3.0 Scaling up with Celery workers
One of the major features of Celery is that it is asynchronous. One may add more workers to listen in to a queue and execute work in parallel if the tasks are taking too long.
Each Node in a project is encapsulated within a Celery task and this encapsulation helps a Node to execute exploiting the distributed infrastructure. The distributed task queues allow the platform to scale horizontally (eg. by setting up Celery workers as a Kubernetes pod); it also helps the distribution of GPU and CPU activities to separate queues on the same machine. Celery is also configured to use both process and thread pool execution modes to ensure that all the cores in each machine are being efficiently used.
- 3.1 Performance improvement with Celery
- 3.1 Performance improvement with Celery
3.1.1 Multiple Queues
Separating the tasks in Celery into different queues is the key to improving performance. If there are both tasks which are executed in a short time span and tasks which are time consuming, then they need separate queues. Another benefit from the multi-queue setup is that it enables scaling the number of workers for each queue independently.
3.1.2 Configuring Celery pool and concurrency
Celery offers different ways of running tasks using the “pool” option. We must select the “pool” based on the type of task we are running (CPU or I/O or Network bound).

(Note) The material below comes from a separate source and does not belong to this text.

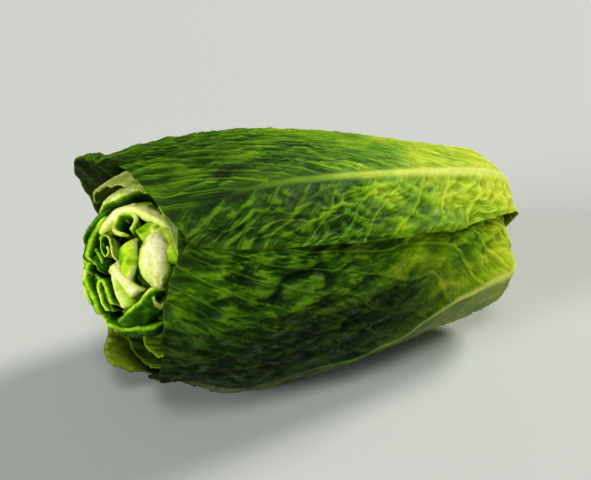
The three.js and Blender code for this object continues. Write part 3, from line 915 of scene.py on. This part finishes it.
OUTER_TONES = {
    "blade": [(0.0, (210, 224, 60)), (0.14, (192, 212, 40)), (0.27, (148, 184, 8)),
              (0.42, (92, 141, 0)), (0.62, (50, 93, 0)), (1.0, (31, 60, 0))],
    "light": [(0.0, (222, 232, 100)), (0.2, (206, 222, 60)), (0.4, (142, 184, 8)),
              (0.65, (98, 147, 2)), (1.0, (88, 132, 10))],
    "deep": [(0.0, (176, 196, 24)), (0.2, (134, 164, 8)), (0.35, (76, 119, 0)),
             (0.55, (23, 55, 0)), (1.0, (7, 27, 0))],
    "pale": (138, 150, 96), "glint": (62, 82, 44), "glinted": 0.8,
    # the inner side's tones: painted shade, and painted light where a tip is lit
    "hidden": (96, 132, 14), "inside": (30, 36, 16), "inside_part": 0.95,
    "inside_lit": (206, 236, 60), "veined": 1.0, "vein_fade": 0.6,
    "rib": (210, 219, 100), "rib_line": (198, 211, 68), "rib_fade": 0.5,
    "edge": (70, 100, 8), "edge_part": 0.3, "through": (120, 180, 10),
    "dark": (66, 76, 62), "painted_shade_part": 0.88, "lit": 0.85, "creased": 0.95, "gloss": 0.52,
    "shine": 0.07, "soft": 0.03, "thin": 0.08, "zoned": 1.2,
}
HEART_TONES = dict(
    OUTER_TONES,
    blade=[(0.0, (238, 240, 190)), (0.35, (214, 226, 120)), (0.65, (150, 196, 20)),
           (1.0, (92, 154, 4))],
    light=[(0.0, (244, 244, 206)), (0.35, (232, 236, 150)), (0.65, (196, 220, 60)),
           (1.0, (150, 196, 24))],
    deep=[(0.0, (190, 200, 110)), (0.35, (140, 176, 40)), (0.65, (70, 128, 0)),
          (1.0, (34, 90, 0))],
    glinted=0.0, hidden=(190, 206, 84), inside=(150, 180, 50), inside_lit=(190, 210, 70),
    vein_fade=0.8, rib=(240, 242, 206), rib_line=(222, 230, 170), rib_fade=0.85,
    edge=(140, 186, 10), edge_part=0.7, through=(190, 226, 40), soft=0.2, thin=0.2, zoned=0.1)
MIDDLE_TONES = dict(
    OUTER_TONES,
    blade=[(0.0, (236, 240, 150)), (0.3, (170, 196, 56)), (0.6, (96, 140, 12)),
           (1.0, (62, 106, 8))],
    hidden=(150, 176, 50), inside=(92, 116, 26))
INNER_TONES = dict(
    HEART_TONES,
    blade=[(0.0, (226, 230, 150)), (0.35, (186, 206, 74)), (0.7, (120, 166, 14)),
           (1.0, (80, 134, 6))])
FOLD_TONES = dict(
    HEART_TONES,
    blade=[(0.0, (252, 253, 212)), (0.2, (232, 244, 120)), (0.4, (168, 214, 20)),
           (0.6, (106, 164, 2)), (0.8, (50, 98, 0)), (1.0, (20, 46, 2))],
    light=[(0.0, (255, 255, 236)), (0.2, (248, 252, 170)), (0.4, (210, 236, 50)),
           (0.6, (146, 204, 10)), (0.8, (80, 144, 4)), (1.0, (36, 82, 6))],
    deep=[(0.0, (224, 232, 130)), (0.2, (184, 208, 50)), (0.4, (112, 168, 8)),
          (0.6, (58, 116, 2)), (0.8, (24, 72, 2)), (1.0, (10, 34, 4))],
    rib=(240, 244, 150), rib_line=(220, 232, 90), rib_fade=1.0, veined=0.3, vein_fade=1.0,
    dark=(34, 46, 16), painted_shade_part=0.9, soft=0.35, thin=0.12)

# ------------------------------------------------------------ camera, light and floor

# From here on, lengths are in metres.
VIEW_TURN, VIEW_RISE, VIEW_ROLL = 28.32, 26.62, 0.65     # the camera's place, in degrees
VIEW_DISTANCE = 0.4901
VIEW_TARGET = Vector((-0.00402, 0.00112, 0.0675))
VIEW_LENS = 54.82
LIGHTS = {      # place, strength and colour
    "key_light": ((1.56, 0.24, 1.37), 2.96, (1.0, 0.97, 0.92)),
    "front_light": ((-0.5, -1.1, 1.9), 1.15, (0.97, 0.99, 1.0)),
    "fill_light": ((-2.1, -0.45, 0.8), 2.4, (0.97, 0.99, 1.0)),
}
LIGHT_SIZE = 20             # in degrees, as seen from the head
SKY, SKY_STRENGTH = (0.80, 0.83, 0.86, 1), 0.2
FLOOR_REACH = 30.0
FLOOR_TONE = (184, 187, 181)

turn, rise, roll = VIEW_TURN * RAD, VIEW_RISE * RAD, VIEW_ROLL * RAD
back = Vector((-math.sin(turn) * math.cos(rise), -math.cos(turn) * math.cos(rise),
               math.sin(rise)))
level_right = Vector((0, 0, 1)).cross(back).normalized()
level_up = back.cross(level_right)
right = level_right * math.cos(roll) + level_up * math.sin(roll)
up = back.cross(right)
camera = new_object("camera", bpy.data.cameras.new("camera"))
camera.data.lens = VIEW_LENS
camera.data.sensor_width = 36
camera.data.clip_start = 0.01
camera.matrix_world = Matrix.Translation(VIEW_TARGET + back * VIEW_DISTANCE) @ Matrix(
    (right, up, back)).transposed().to_4x4()
bpy.context.scene.camera = camera

for light_name, (place, strength, colour) in LIGHTS.items():
    lamp = new_object(light_name, bpy.data.lights.new(light_name, "SUN"))
    lamp.data.angle = LIGHT_SIZE * RAD
    lamp.data.energy = strength
    lamp.data.color = colour
    lamp.location = place
    lamp.rotation_euler = (VIEW_TARGET - lamp.location).to_track_quat("-Z", "Y").to_euler()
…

We can run Celery with the following “pool” settings.
- solo
- prefork
- eventlet
- gevent
Selecting pre-fork and setting the concurrency level to the number of CPU cores is the best option for CPU bound tasks.
4.0 Conclusion
Celery is a very powerful framework with maximum benefits realized via the optimal usage of its numerous options. Configuring the pool, concurrency level, separation of queues, choosing the number of workers, etc. are some of the ways to improve the performance of the overall pipeline. Ignitarium’s TYQ-i™ SaaS Platform (TSP) leverages highly tuned and customized Celery based components to deliver high performance AI pipelines for anomaly detection in industrial and civil infrastructure use cases.